-- Begin Collected material --
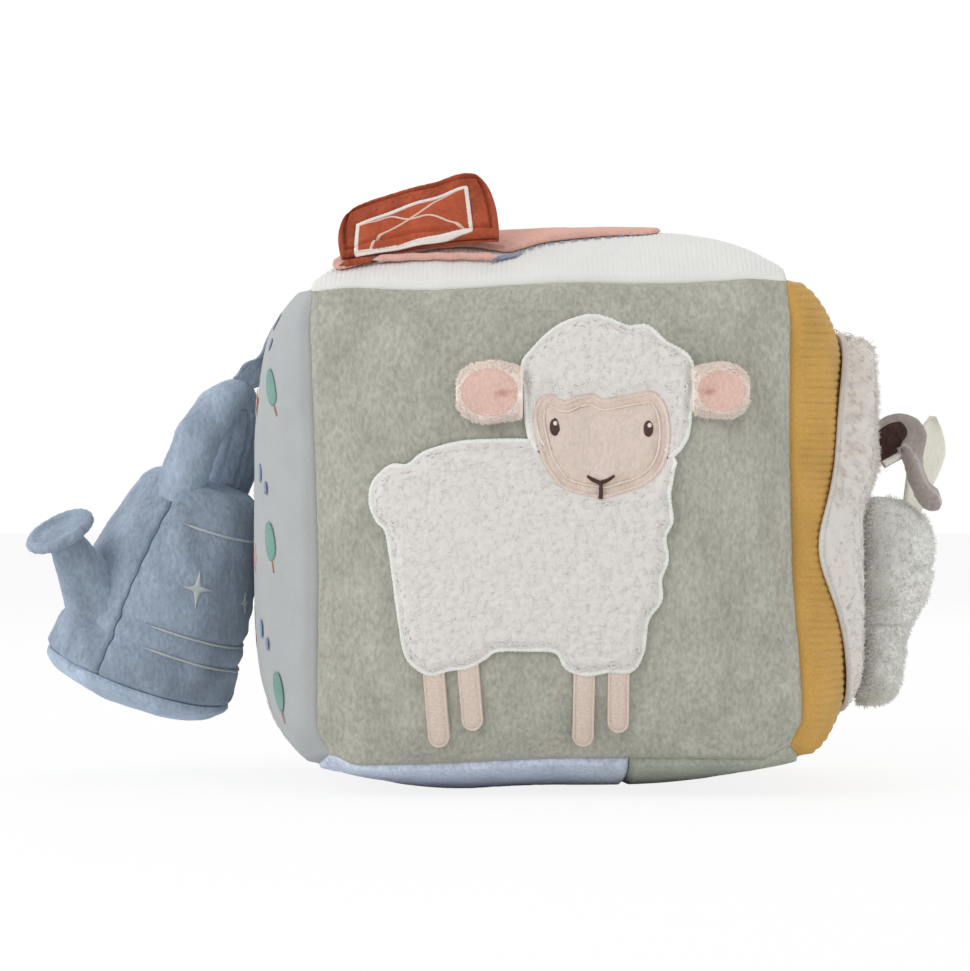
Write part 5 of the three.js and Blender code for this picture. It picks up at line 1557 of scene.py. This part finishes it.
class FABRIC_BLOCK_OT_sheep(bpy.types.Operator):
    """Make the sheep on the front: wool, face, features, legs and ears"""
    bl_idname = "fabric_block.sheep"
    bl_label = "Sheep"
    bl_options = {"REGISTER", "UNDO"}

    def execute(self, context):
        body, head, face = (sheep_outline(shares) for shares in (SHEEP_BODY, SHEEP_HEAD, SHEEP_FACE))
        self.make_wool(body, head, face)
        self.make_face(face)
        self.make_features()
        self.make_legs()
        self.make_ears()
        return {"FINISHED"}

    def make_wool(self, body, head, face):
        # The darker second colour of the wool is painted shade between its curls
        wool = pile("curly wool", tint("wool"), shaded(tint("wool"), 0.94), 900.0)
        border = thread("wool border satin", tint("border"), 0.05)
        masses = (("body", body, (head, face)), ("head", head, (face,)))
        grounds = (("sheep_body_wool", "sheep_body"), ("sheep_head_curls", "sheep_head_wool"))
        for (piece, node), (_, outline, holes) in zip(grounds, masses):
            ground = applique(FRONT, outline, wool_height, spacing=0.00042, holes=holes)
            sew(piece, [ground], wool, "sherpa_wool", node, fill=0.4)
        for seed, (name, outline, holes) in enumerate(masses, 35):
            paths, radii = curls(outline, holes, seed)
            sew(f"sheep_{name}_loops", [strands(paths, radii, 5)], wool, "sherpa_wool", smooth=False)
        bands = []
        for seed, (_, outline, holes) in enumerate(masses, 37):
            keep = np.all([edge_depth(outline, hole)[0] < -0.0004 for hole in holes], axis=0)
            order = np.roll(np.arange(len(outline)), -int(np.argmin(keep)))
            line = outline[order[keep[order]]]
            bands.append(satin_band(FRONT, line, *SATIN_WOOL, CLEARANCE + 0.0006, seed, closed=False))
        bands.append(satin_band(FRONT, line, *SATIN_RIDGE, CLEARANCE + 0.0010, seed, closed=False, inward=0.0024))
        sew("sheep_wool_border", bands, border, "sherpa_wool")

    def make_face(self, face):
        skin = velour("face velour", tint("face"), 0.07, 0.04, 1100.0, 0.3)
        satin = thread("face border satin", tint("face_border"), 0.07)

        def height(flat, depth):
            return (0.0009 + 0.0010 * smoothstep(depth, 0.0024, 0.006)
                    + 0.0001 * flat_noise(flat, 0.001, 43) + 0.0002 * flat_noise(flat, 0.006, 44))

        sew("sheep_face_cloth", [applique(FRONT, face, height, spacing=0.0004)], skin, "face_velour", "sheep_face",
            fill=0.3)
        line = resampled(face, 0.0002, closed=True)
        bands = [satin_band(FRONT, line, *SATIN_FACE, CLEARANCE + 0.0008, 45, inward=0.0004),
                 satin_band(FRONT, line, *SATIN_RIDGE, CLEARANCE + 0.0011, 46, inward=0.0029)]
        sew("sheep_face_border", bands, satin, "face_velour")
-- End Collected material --
Goal of the exercise: Each line above is to be repeated exactly.

Exercise response:
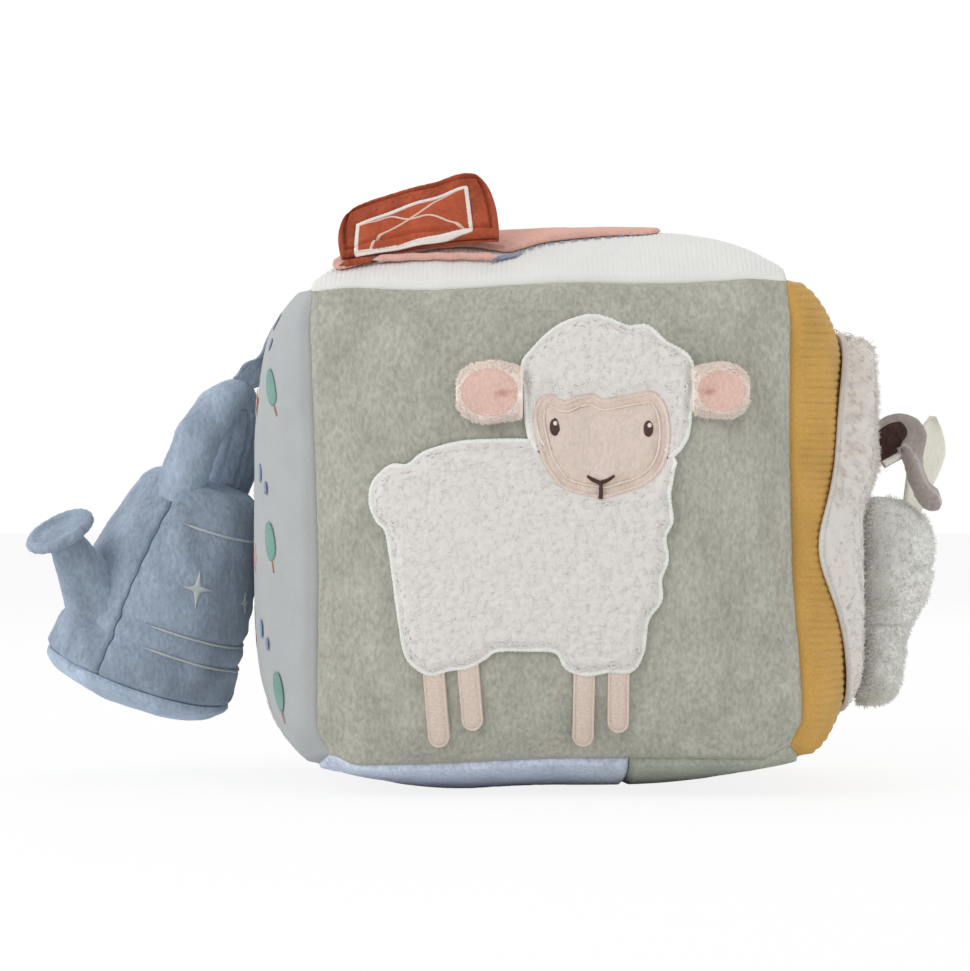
Write part 5 of the three.js and Blender code for this picture. It picks up at line 1557 of scene.py. This part finishes it.
class FABRIC_BLOCK_OT_sheep(bpy.types.Operator):
    """Make the sheep on the front: wool, face, features, legs and ears"""
    bl_idname = "fabric_block.sheep"
    bl_label = "Sheep"
    bl_options = {"REGISTER", "UNDO"}

    def execute(self, context):
        body, head, face = (sheep_outline(shares) for shares in (SHEEP_BODY, SHEEP_HEAD, SHEEP_FACE))
        self.make_wool(body, head, face)
        self.make_face(face)
        self.make_features()
        self.make_legs()
        self.make_ears()
        return {"FINISHED"}

    def make_wool(self, body, head, face):
        # The darker second colour of the wool is painted shade between its curls
        wool = pile("curly wool", tint("wool"), shaded(tint("wool"), 0.94), 900.0)
        border = thread("wool border satin", tint("border"), 0.05)
        masses = (("body", body, (head, face)), ("head", head, (face,)))
        grounds = (("sheep_body_wool", "sheep_body"), ("sheep_head_curls", "sheep_head_wool"))
        for (piece, node), (_, outline, holes) in zip(grounds, masses):
            ground = applique(FRONT, outline, wool_height, spacing=0.00042, holes=holes)
            sew(piece, [ground], wool, "sherpa_wool", node, fill=0.4)
        for seed, (name, outline, holes) in enumerate(masses, 35):
            paths, radii = curls(outline, holes, seed)
            sew(f"sheep_{name}_loops", [strands(paths, radii, 5)], wool, "sherpa_wool", smooth=False)
        bands = []
        for seed, (_, outline, holes) in enumerate(masses, 37):
            keep = np.all([edge_depth(outline, hole)[0] < -0.0004 for hole in holes], axis=0)
            order = np.roll(np.arange(len(outline)), -int(np.argmin(keep)))
            line = outline[order[keep[order]]]
            bands.append(satin_band(FRONT, line, *SATIN_WOOL, CLEARANCE + 0.0006, seed, closed=False))
        bands.append(satin_band(FRONT, line, *SATIN_RIDGE, CLEARANCE + 0.0010, seed, closed=False, inward=0.0024))
        sew("sheep_wool_border", bands, border, "sherpa_wool")

    def make_face(self, face):
        skin = velour("face velour", tint("face"), 0.07, 0.04, 1100.0, 0.3)
        satin = thread("face border satin", tint("face_border"), 0.07)

        def height(flat, depth):
            return (0.0009 + 0.0010 * smoothstep(depth, 0.0024, 0.006)
                    + 0.0001 * flat_noise(flat, 0.001, 43) + 0.0002 * flat_noise(flat, 0.006, 44))

        sew("sheep_face_cloth", [applique(FRONT, face, height, spacing=0.0004)], skin, "face_velour", "sheep_face",
            fill=0.3)
        line = resampled(face, 0.0002, closed=True)
        bands = [satin_band(FRONT, line, *SATIN_FACE, CLEARANCE + 0.0008, 45, inward=0.0004),
                 satin_band(FRONT, line, *SATIN_RIDGE, CLEARANCE + 0.0011, 46, inward=0.0029)]
        sew("sheep_face_border", bands, satin, "face_velour")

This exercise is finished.